A block of data
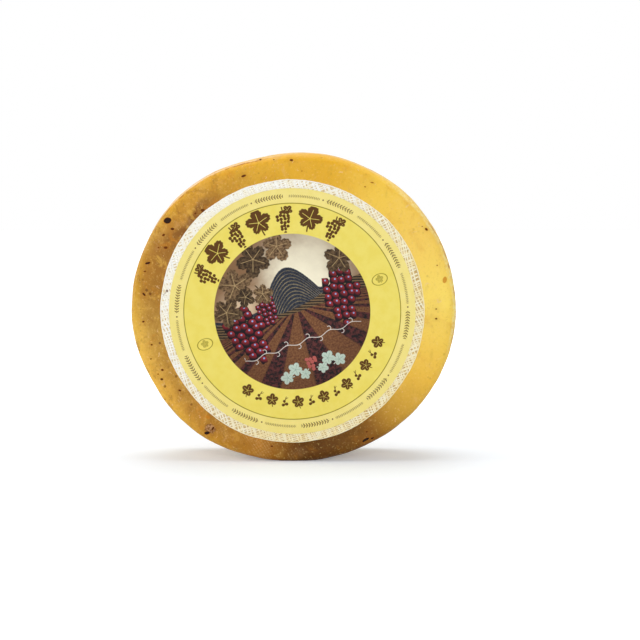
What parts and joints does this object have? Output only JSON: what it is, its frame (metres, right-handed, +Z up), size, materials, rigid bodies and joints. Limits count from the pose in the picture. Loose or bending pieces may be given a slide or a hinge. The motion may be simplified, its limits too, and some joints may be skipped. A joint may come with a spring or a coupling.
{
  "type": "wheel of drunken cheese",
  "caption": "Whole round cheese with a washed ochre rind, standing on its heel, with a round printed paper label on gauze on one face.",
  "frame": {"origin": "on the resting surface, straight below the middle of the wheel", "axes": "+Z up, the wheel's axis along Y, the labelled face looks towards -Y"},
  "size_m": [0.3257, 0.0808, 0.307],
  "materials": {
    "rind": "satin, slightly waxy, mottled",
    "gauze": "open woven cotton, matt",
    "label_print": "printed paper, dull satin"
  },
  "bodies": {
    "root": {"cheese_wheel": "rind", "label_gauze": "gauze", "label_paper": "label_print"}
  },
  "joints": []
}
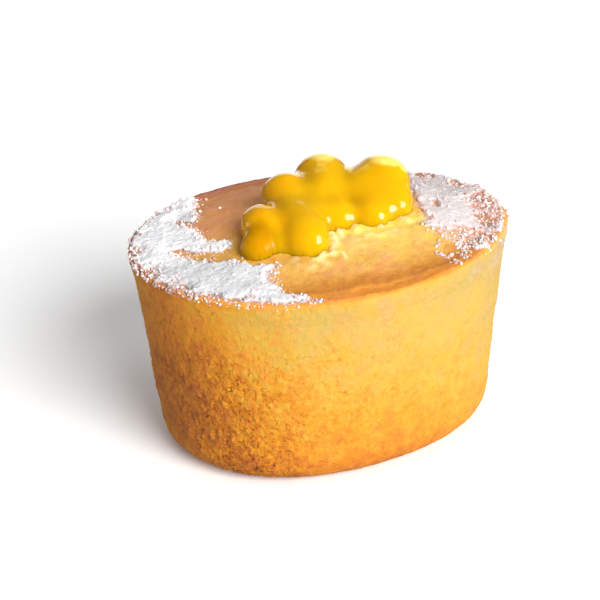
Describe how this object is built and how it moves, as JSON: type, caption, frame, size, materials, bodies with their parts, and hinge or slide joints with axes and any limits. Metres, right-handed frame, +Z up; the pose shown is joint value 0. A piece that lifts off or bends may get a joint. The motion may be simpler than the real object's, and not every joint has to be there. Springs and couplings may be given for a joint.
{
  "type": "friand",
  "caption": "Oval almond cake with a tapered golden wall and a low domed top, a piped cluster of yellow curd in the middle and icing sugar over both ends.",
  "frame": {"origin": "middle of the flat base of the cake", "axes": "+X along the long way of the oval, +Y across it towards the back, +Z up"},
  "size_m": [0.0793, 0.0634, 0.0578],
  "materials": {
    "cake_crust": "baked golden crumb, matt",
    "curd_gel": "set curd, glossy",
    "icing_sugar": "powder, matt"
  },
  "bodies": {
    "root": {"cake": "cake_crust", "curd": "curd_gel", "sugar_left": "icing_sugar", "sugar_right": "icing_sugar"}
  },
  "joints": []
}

- **Task goal**: Reproduce the material above, every line of it, exactly.

- **Expected output**:
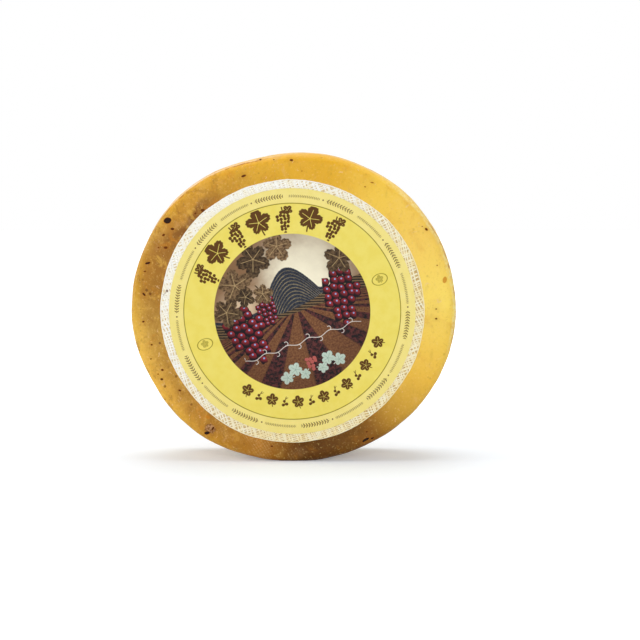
What parts and joints does this object have? Output only JSON: what it is, its frame (metres, right-handed, +Z up), size, materials, rigid bodies and joints. Limits count from the pose in the picture. Loose or bending pieces may be given a slide or a hinge. The motion may be simplified, its limits too, and some joints may be skipped. A joint may come with a spring or a coupling.
{
  "type": "wheel of drunken cheese",
  "caption": "Whole round cheese with a washed ochre rind, standing on its heel, with a round printed paper label on gauze on one face.",
  "frame": {"origin": "on the resting surface, straight below the middle of the wheel", "axes": "+Z up, the wheel's axis along Y, the labelled face looks towards -Y"},
  "size_m": [0.3257, 0.0808, 0.307],
  "materials": {
    "rind": "satin, slightly waxy, mottled",
    "gauze": "open woven cotton, matt",
    "label_print": "printed paper, dull satin"
  },
  "bodies": {
    "root": {"cheese_wheel": "rind", "label_gauze": "gauze", "label_paper": "label_print"}
  },
  "joints": []
}
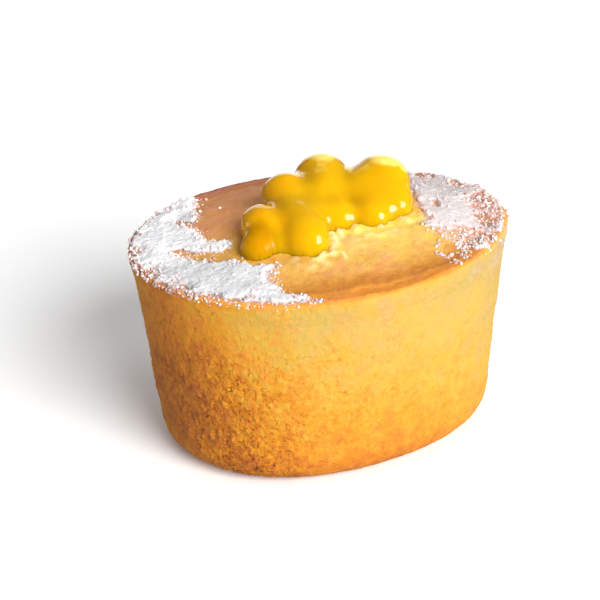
Describe how this object is built and how it moves, as JSON: type, caption, frame, size, materials, bodies with their parts, and hinge or slide joints with axes and any limits. Metres, right-handed frame, +Z up; the pose shown is joint value 0. A piece that lifts off or bends may get a joint. The motion may be simpler than the real object's, and not every joint has to be there. Springs and couplings may be given for a joint.
{
  "type": "friand",
  "caption": "Oval almond cake with a tapered golden wall and a low domed top, a piped cluster of yellow curd in the middle and icing sugar over both ends.",
  "frame": {"origin": "middle of the flat base of the cake", "axes": "+X along the long way of the oval, +Y across it towards the back, +Z up"},
  "size_m": [0.0793, 0.0634, 0.0578],
  "materials": {
    "cake_crust": "baked golden crumb, matt",
    "curd_gel": "set curd, glossy",
    "icing_sugar": "powder, matt"
  },
  "bodies": {
    "root": {"cake": "cake_crust", "curd": "curd_gel", "sugar_left": "icing_sugar", "sugar_right": "icing_sugar"}
  },
  "joints": []
}